Uma visão inesperada deu-lhe um calafrio: Valdir descortinou um sapato feminino perdido ao lado de seu banco que, obviamente, à esposa não pertencia e, felizmente, ainda não havia sido notado pela urutu. Ficou gelado. Felizmente, em uma das curvas, a naja ficou virada para o outro lado, com sinais evidentes de náuseas com o balanço do carro. Uma oportunidade de ouro! Valdir deu a desculpa de que precisava abrir a janela para deixar entrar um pouco de ar fresco, sorrateiramente agarrou o sapato e o defenestrou barranco abaixo. Graças a Deus conseguiu se livrar da arma do crime sem despertar nenhuma suspeita.

Chegando em Ubatuba a cobra coral desceu do carro mancando. A filha quis saber porque estava andando daquele jeito.

– Acontece, minha filha, que não consigo saber onde foi parar meu outro sapato!

Acho que até hoje é um mistério saber como a consciência de meu amigo Valdir se comportou.

9 pensou em “VALDIR E A SOGRA

  1. Pecou por excesso de zelo.
    E existe uma lenda de quem ver o pé da cobra, morre.

    O crime de Valdir não foi tão perfeito. Se livrou de uma suposta prova e contraiu a desconfiança da filha e da serpente descalça.

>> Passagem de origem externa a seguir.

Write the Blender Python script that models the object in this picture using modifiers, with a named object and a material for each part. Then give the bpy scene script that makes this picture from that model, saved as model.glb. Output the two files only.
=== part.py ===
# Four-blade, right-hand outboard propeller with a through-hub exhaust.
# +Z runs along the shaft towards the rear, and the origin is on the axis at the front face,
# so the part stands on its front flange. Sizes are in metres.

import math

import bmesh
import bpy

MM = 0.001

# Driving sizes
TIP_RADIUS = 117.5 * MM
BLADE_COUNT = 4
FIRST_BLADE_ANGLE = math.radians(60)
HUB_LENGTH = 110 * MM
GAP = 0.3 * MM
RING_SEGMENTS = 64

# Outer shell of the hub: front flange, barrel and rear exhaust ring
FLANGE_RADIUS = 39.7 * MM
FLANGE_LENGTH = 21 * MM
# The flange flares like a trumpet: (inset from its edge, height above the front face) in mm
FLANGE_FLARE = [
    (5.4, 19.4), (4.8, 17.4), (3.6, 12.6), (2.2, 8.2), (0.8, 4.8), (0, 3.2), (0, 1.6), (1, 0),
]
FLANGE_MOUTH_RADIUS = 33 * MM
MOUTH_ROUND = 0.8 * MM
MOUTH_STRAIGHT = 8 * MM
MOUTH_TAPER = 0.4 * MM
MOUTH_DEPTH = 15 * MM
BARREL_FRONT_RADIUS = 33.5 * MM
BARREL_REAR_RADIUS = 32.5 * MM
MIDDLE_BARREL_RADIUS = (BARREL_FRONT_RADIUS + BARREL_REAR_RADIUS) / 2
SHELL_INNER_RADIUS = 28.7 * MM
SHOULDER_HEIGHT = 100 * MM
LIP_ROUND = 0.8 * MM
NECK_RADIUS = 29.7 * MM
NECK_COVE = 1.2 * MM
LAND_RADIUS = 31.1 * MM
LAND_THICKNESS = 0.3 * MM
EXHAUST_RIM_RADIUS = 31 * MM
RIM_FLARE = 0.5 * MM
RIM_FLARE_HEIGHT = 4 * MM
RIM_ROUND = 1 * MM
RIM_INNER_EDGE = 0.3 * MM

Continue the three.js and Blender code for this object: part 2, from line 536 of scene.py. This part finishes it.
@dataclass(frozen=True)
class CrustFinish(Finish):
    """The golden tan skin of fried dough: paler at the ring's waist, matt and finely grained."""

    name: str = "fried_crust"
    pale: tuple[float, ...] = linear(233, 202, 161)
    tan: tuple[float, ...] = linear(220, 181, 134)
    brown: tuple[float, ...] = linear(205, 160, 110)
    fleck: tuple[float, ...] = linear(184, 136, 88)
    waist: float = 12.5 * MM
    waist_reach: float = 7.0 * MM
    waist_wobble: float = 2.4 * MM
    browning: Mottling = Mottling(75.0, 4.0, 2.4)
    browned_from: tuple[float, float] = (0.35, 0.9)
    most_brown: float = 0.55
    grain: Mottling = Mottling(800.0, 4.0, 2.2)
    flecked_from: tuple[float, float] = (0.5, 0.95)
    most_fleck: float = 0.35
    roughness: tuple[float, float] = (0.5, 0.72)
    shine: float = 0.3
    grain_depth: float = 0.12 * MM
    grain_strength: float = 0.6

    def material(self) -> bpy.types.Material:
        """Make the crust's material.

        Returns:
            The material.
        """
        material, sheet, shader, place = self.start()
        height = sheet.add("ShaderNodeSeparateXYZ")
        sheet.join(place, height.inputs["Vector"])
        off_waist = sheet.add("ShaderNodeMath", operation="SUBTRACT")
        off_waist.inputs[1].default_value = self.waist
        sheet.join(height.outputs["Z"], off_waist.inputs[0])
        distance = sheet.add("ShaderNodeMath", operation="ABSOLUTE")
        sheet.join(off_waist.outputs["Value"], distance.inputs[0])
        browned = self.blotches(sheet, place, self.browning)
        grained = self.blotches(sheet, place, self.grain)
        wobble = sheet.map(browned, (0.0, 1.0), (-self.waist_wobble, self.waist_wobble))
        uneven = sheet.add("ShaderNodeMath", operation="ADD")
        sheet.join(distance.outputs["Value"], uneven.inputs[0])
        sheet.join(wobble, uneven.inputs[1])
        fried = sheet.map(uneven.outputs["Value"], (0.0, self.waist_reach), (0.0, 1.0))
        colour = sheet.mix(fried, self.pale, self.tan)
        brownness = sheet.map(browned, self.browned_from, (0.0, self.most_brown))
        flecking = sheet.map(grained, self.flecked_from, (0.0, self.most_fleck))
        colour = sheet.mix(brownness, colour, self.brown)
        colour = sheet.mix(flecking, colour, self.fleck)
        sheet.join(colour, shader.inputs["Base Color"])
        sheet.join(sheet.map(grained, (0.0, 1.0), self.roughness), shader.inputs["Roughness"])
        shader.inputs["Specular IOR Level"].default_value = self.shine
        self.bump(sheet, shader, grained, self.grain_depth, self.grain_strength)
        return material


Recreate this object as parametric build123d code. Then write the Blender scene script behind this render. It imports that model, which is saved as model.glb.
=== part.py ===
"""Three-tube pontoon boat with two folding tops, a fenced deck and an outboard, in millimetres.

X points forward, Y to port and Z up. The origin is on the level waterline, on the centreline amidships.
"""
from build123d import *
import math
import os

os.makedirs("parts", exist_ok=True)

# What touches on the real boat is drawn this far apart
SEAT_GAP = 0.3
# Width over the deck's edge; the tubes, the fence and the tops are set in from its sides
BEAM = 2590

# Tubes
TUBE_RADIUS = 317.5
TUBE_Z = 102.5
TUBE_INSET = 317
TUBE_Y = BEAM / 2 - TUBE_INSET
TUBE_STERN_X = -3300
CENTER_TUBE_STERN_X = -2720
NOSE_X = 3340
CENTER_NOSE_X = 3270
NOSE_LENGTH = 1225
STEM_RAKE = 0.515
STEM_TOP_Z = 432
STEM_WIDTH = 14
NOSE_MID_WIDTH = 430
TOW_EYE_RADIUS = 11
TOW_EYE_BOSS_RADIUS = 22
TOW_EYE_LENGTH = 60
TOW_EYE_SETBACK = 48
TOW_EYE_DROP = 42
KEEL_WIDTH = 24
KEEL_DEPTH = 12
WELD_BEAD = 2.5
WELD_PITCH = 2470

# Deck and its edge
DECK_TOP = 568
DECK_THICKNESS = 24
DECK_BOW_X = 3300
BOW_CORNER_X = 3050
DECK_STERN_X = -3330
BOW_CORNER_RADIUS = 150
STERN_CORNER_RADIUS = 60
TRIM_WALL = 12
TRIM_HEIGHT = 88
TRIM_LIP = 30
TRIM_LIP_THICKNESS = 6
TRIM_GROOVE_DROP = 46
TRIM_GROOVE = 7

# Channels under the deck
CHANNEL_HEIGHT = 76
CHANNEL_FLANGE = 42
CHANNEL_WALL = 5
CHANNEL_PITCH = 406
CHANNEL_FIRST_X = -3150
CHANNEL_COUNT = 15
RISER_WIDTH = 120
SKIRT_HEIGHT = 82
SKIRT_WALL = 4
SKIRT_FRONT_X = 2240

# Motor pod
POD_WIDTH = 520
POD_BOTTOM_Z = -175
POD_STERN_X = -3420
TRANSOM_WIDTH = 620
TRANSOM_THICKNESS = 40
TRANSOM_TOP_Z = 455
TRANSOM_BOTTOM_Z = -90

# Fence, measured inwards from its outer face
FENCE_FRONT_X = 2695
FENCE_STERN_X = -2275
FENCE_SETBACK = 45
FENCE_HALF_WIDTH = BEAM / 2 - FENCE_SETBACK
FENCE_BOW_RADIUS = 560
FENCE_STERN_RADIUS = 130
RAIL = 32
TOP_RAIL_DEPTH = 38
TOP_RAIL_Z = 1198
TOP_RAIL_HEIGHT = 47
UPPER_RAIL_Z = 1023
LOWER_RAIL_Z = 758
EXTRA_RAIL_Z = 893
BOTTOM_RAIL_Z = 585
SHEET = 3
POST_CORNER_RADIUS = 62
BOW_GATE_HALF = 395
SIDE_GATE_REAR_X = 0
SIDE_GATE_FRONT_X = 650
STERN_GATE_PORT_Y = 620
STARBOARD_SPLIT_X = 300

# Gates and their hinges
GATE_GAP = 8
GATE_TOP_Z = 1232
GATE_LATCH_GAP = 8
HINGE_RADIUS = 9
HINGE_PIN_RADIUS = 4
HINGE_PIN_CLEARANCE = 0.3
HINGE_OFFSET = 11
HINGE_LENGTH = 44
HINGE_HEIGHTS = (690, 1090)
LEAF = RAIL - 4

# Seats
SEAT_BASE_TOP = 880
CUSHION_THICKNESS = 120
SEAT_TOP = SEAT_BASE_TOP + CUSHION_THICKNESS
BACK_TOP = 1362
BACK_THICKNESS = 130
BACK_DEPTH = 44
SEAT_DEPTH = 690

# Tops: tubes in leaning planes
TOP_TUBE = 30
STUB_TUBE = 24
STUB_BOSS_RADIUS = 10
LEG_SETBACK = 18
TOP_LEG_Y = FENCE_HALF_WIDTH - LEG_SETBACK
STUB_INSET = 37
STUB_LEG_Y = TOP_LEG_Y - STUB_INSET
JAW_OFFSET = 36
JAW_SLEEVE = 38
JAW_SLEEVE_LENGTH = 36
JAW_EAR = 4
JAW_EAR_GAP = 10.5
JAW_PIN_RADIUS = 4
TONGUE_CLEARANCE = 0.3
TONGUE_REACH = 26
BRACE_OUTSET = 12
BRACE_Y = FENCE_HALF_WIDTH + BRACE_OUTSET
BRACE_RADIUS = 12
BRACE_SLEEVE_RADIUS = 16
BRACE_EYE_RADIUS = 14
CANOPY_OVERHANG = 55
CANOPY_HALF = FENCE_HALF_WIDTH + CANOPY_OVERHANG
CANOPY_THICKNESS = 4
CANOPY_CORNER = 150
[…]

    • Meu caro Marcos: você está prenhe de razão. Também acho que não há crime perfeito. Se não for pego aqui na terra seguramente o será quando tiver que prestar contas em algum lugar, ou a consciência o acompanhará sempre, até que pague o seu pecado.
      Muito grato por seu cristalino comentário.
      Tenha um excelente final de semana junto aos seus.

  2. Ah, as doces qualidades feminis das moçoilas mineirosas.

    O velho caminhão sanchiano quando a percorrer a Pampulha muito comprovou tais doces de qualidade sem igual… principalmente se acompanhado de queijo…

    E as crônica magnas de Magnovaldo sempre são de dar água na boca para depois alimentar a alma…

    Abração de Sancho ao Mangno e a todas as sogras deste mundão de meu Deus.

    • Sancho, meu prezado, não há palavras para descrever a sacudileza de seus comentários. Você rasga os véus da neblina que ofusca os olhos para ver tanta boniteza dos comentários.
      Tenha um ótimo final de semana, cheio de saudades das mineirinhas.

  3. Não há veneno de cobra suficiente pra nos fazer desprezar os prazeres que só as moçoilas mineirosas são capazes de nos oferecer. E tem mais: tivesse descalçado o outro par de sapato, não tenho dúvidas que a sogra desceria totalmente descalça no fim da viagem. E seria bem feito: não sei pra quê cobra calçando sapato …

    • Meu grande guru Xico Bizerra: se me esborrachei me todinho comigo mesmo (sem querer plagiar a ensacadora de vento) de rir quando li seu comentário. Você sabe sacar o sumo da mandioca de maneira genial (de novo, sem nenhuma referência à jumenta).
      Obrigado, tenha um excelente final de semana.

  4. Magnovaldo Santos,

    Suas crônicas inteligentes e bem formuladas são uma delícia de se ler. Sempre as espero atento nos tempos nos instantes de folga e degusto com todo prazer do mundo.

    Meus parabéns mais uma vez por “Valdir e a Sogra.”

    Ótimo final de semana ao grande cronista.

    • Meu caríssimo Cícero: certamente há mais bondade em sua gentil observação do que mérito que possa ser atribuido a este escrivinhador de memórias.
      Sua gentileza marca indelevelmente o espírito deste coroa desocupado.
      Um grande abraço, bom início de semana para você e sua família.